Chapter XXVII describes the indication of success, success through humans and divines and their intentions, satisfying audience, success in acting, removal of accidents and inauspicious activities; and the qualification of the judges or examiners of drama.

Chapter XXVIII describes the four kinds of musical instruments such as string instruments, drum instruments, solid instruments and flute; seven kinds of notes and scales, modes, pause of the notes.

Chapter XXIX describes the stringed instruments, the use of note and pause for the particular sentiment. It also defines four types of mode of articulations (varṇa) like ascending, descending, persistent and movement and their thirty-three dependant ornamentation.

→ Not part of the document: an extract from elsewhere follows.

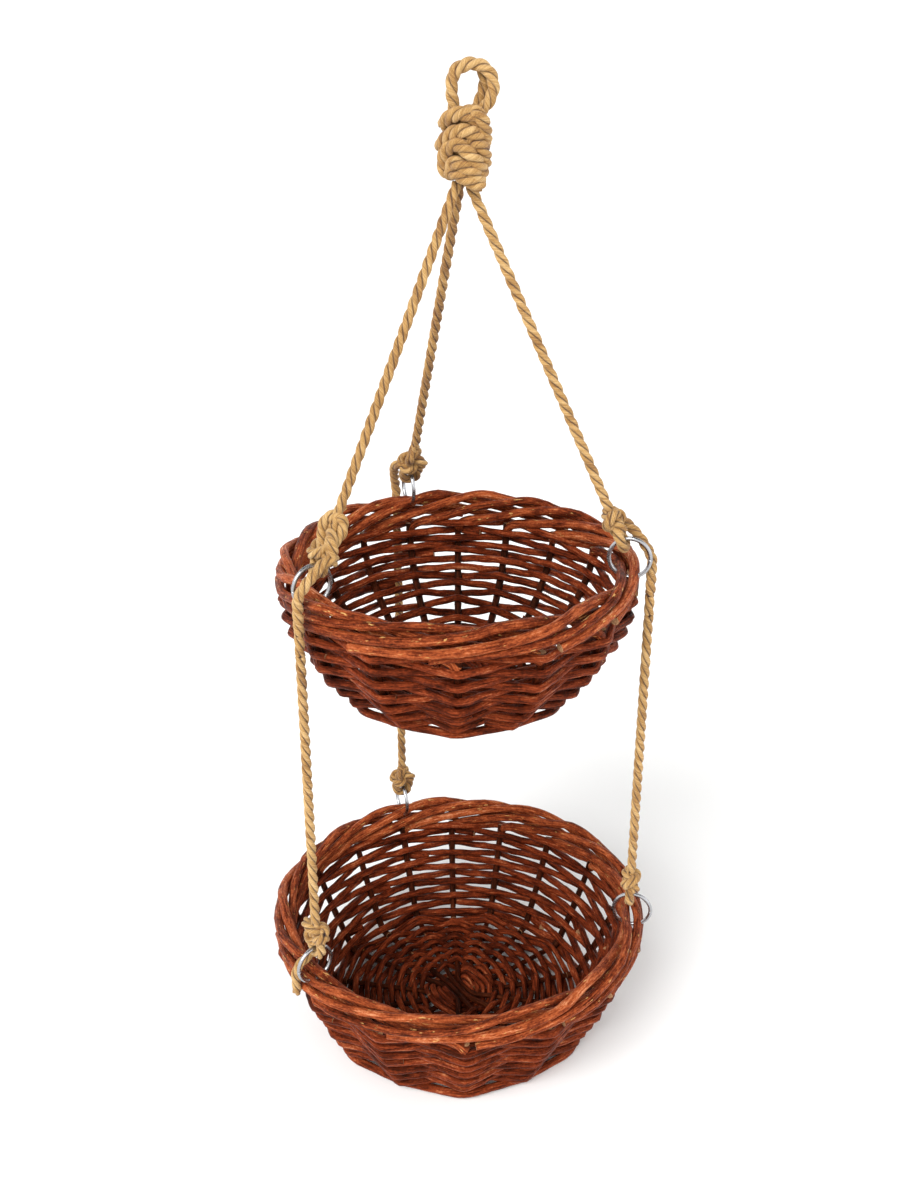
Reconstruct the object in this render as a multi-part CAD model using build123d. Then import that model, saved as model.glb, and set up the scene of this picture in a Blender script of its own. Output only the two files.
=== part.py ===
from build123d import *
import math
import os

# A two tier hanging fruit basket: two round willow bowls, one under the other,
# on three jute ropes that meet in a wrapped knot and a loop for a hook.
# The origin is the place inside the top of the loop where a hook bears. +Z is up and +X is right.

# Rope and clearances
rope_diameter = 7.0
clearance = 0.3          # between neighbouring rods
weave_gap = 0.8          # between a weaver and the stake it passes
swing_gap = 0.4          # round a rope end that swings in a knot
hinge_gap = 0.95         # between two rope ends that bend against each other
butt_gap = 0.5           # where one end of a woven round meets the other

# The loop and the crown knot
loop_lean = 9.0          # how far the loop's top stands to the right of the bowls' axis
loop_width = 33.0
loop_opening = 25.0      # from the hook's bearing point down to the crown knot
neck_spread = 8.4        # between the two feet of a loop strand
neck_pivot_drop = 20.0   # the loop gives at this depth under the hook's bearing point
neck_radius = 8.6        # the round under-side of the loop's feet
crown_offset = 3.0       # how far the crown knot stands to the right of the bowls' axis
crown_diameter = 34.0
crown_height = 45.0
crown_turns = 5
crown_pivot_drop = 4.0   # the legs swing about a point this far under the crown knot
leg_root_rise = 16.0     # and their centre lines meet this far over that point
leg_gather = 4.5         # how near the legs' centre lines come to each other's axis
socket_radius = 11.5
tail_length = 12.0       # the cut rope end at the foot of the crown knot

# The bowls
hook_to_upper_rim = 321.5
tier_spacing = 305.5     # upper rim to lower rim
upper_rim_radius = 132.0
upper_base_radius = 88.5
upper_height = 107.0
upper_bow = 10.0
lower_rim_radius = 150.0
lower_base_radius = 114.0
lower_height = 110.0
lower_bow = 2.0
lower_turn = 2.4         # degrees that the lower bowl is turned by, so its rings hang under the ropes

# The rods
stake_count = 16
stake_drift = 10.0       # degrees: the hand set stakes stand wider at the front than at the back
stake_diameter = 5.3
weaver_diameter = 5.5
round_pitch = 6.0        # between rounds, measured up the wall
border_rod_diameter = 7.2
border_span_count = 4    # stake spacings that one border rod covers
border_middle = 8.5      # from the rim's outside to the middle of the border
stake_top_drop = 26.0    # the stakes end this far under the rim
base_stick_diameter = 4.4
base_weaver_diameter = 4.2
base_pitch = 5.1
slath_pitch = 4.9        # between the parallel sticks in the middle of a base
slath_half = 10.5        # from the base's middle to where the sticks open out
tie_rounds = 4
slath_heading = 33.7
foot_rise = 7.3          # from the floor up to the middle of the base sticks
foot_offset = 4.0        # how far out and down from the stakes' turn the foot's round lies
collar_drop = 6.2        # from the stakes' tops down to the highest round
joint_inset = 6.0        # how far the floor sticks stop inside the foot's lowest round

# The rings, the knots on them and the ropes that hang from them
ring_diameter = 32.0
ring_wire = 3.0
ring_lift = 5.5          # a ring's middle over the rim
ring_run_count = 18
ring_slack = 0.9         # between a ring's wire and the rope that goes round it
coil_across = 11.6       # half widths of a knot's wraps, to the rope's middle
coil_along = 8.1
coil_step_count = 12
drop_gap = 3.5           # between the upper rim and the drop ropes outside it
drop_inset = 2.5         # how far inside a lower ring's middle its knot bears
bend_drop = 24.0         # the rope over the upper rim is stiff down to here
link_length = 14.0
tail_drop = 22.0         # the left knot's cut end hangs this far under the lower rim

ring_stakes = {"left": -2, "right": 3, "back": -7}
upper_wraps = {"left": 2, "right": 1, "back": 2}
lower_wrap_count = 1
rod_sides = 6
weaver_sides = 5
rope_sides = 8
bar_sides = 12

# Shares of the loop's own size: across it, and down its opening, from foot to foot
outer_loop_shares = [(-0.46, -0.78), (-0.5, -0.4), (-0.42, -0.06), (-0.2, 0.1), (0.0, 0.14),
              (0.22, 0.1), (0.42, -0.08), (0.5, -0.4), (0.36, -0.78)]
inner_loop_shares = [(-0.46, -0.78), (-0.5, -0.4), (-0.44, -0.06), (-0.22, 0.1), (0.0, 0.14),
              (0.16, 0.08), (0.28, -0.12), (0.28, -0.42), (0.16, -0.78)]

# A border rod's path in the rim's section, a point at each half stake spacing:
# up the outside, over the top and down the inside, in rod diameters from the rim's outer top corner
border_section_shares = [(-0.5, -3.056), (-0.5, -2.5), (-0.5, -1.986), (-0.583, -0.903), (-1.181, -0.5),
                  (-1.778, -0.903), (-1.861, -1.986), (-1.861, -2.5), (-1.861, -3.056)]

# A ring knot's wrapping end on its way over the upper rim, in rope diameters:
# outward of the rim, sideways and up, and then the turn outward of the drop rope's line
over_rim_shares = [(-1.571, 1.657, 3.571), (-0.143, 1.357, 2.143)]
turn_down_shares = (-0.114, 0.971, 0.571)

# The left knot's cut end over the lower rim, in rope diameters: outward of the rim and up
tail_over_rim_shares = [(-1.0, 0.514), (-0.086, 0.343), (0.443, -0.429)]

# Places that follow from the sizes
rope_radius = rope_diameter / 2
drop_radius = upper_rim_radius + rope_radius + drop_gap
axis_x = -loop_lean
crown_x = axis_x + crown_offset
crown_top = -loop_opening
crown_bottom = crown_top - crown_height
crown_pivot = Vector(crown_x, 0, crown_bottom - crown_pivot_drop)
leg_root = crown_pivot + Vector(0, 0, leg_root_rise)
upper_rim_z = -hook_to_upper_rim
lower_rim_z = upper_rim_z - tier_spacing
ring_radius = (ring_diameter - ring_wire) / 2
weave_offset = (stake_diameter + weaver_diameter) / 2 + weave_gap
up = Vector(0, 0, 1)


# The stakes' places round a bowl, counted from the front
def stake_azimuth(place, turn=0.0):
    even = 360 / stake_count * place
    return 270 + even + stake_drift * math.sin(math.radians(even)) + turn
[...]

Chapter XXX describes the flute instrument and its notes. It also defines the rules of Vīṇā.

Chapter XXXI describes the divisions, measured time, tempoand description and definition of song and description of dance, measured timeand hand gesture.

Chapter XXXII describes audible hand gestures and its five divisions and subdivisions, the qualifications of the female singers and the male music players and the qualifications of the music teacher.

Chapter XXXIII describes in detail the music instruments, like drums and leather-made music instruments. It also describes the occasions of playing the musical instruments and the commencement of the musical instruments by Svātī and Nārada.

Chapter XXXIV describes three types of characters of men and women (high, medium and low), four kinds of heroes (dhīrodātta and similar characteristics), classification of heroines, the qualities of female attendants of the royal harem and royal servants.

Chapter XXXV describes the distribution of the characters, creating artificial scenes by different objects and two types of acting, i.e. Delicate and Energetic. It also describes the characters like Sūtradhāra, Pāripārśvika, Naṭa, Viṭa, Śakāra, Ceṭa and the characteristics of heroines.

Chapter XXXVI describes the arrival of the Nāṭya on the earth, the names of the sages and questions asked by them, the history of the origin of the family of the Naṭa and the greatness of the Nāṭyaśāstra.